The Waco City Council took steps Tuesday that will get a central part of its new lead paint ordinance up and running and could expand the number of households receiving funding for lead paint remediation.
The council hired an environmental firm to inspect properties linked to lead poisoning in children and signed off on applications for $2.3 million in grants from the U.S. Department of Housing and Urban Development to help low-income households get rid of lead.
Responding to a citywide rate of children with elevated levels of lead in their blood that is twice the statewide rate, the city passed an ordinance last year requiring remediation of lead hazards in homes or other facilities used by children who have shown elevated blood lead levels.
On Tuesday, the council hired Austin-based Baer Engineering and Environmental Consulting Inc. to perform lead risk assessments at identified properties, and clearance reports after remediation is done.
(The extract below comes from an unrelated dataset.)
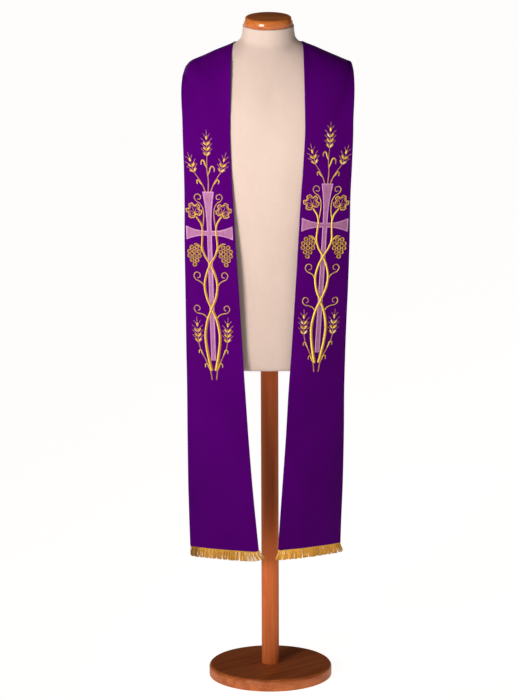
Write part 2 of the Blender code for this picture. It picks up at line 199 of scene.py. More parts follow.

The firm received a one-year contract for $200,000.
To help pay for the work required by the ordinance, the city received a $1.5 million HUD grant in March, which officials said would cover work at 110 homes. On Tuesday, the council approved an application for another HUD grant worth $2 million, which would be enough to cover work at another 120 homes through 2023, according to city documents.
Director of Housing and Community Development Galen Price said Waco is home to more than 24,000 houses built before 1978, all of which are prime suspects as sources of lead-based paint. Lead paint was banned in 1978.
“We don’t have 100 percent surety that all of those still have lead-based paint, but that’s the number we can go with,” Price said. “Anything built before then most likely has lead-based paint.”
The grant money helps ensure the new ordinance does not place an undue burden on low-income property owners who might otherwise be on the hook to pay for costly remediation to remove lead. Remediation can include stripping lead paint with protections set up for workers and the surrounding area, entombing lead paint in place with specialized surface treatments or other methods.
“We’re giving people a way to address issues if they’re in violation of the ordinance,” Price said.
The city council also approved an application for a $300,000 HUD grant, through its Healthy Homes Program.
The Healthy Homes funding could be used for air conditioning replacements or addressing mold and mildew in homes that is uncovered during work to remediate lead, Price said.
During Tuesday’s meeting, Councilman John Kinnaird said he appreciates the work that has gone into the ordinance.
“It really took all staff and really just a creative, innovative way of thinking of the convergence of health and housing, the way that they impact each other,” Kinnaird said.
The program has been active since mid-June and about 11 applications have been received for the service.
Some applicants come referred from the Waco-McLennan County Health District after children show elevated blood lead levels. In other cases, the health district may get information from the Texas Department of State Health Services about kids who have shown elevated lead levels and contact the families, recommending the program.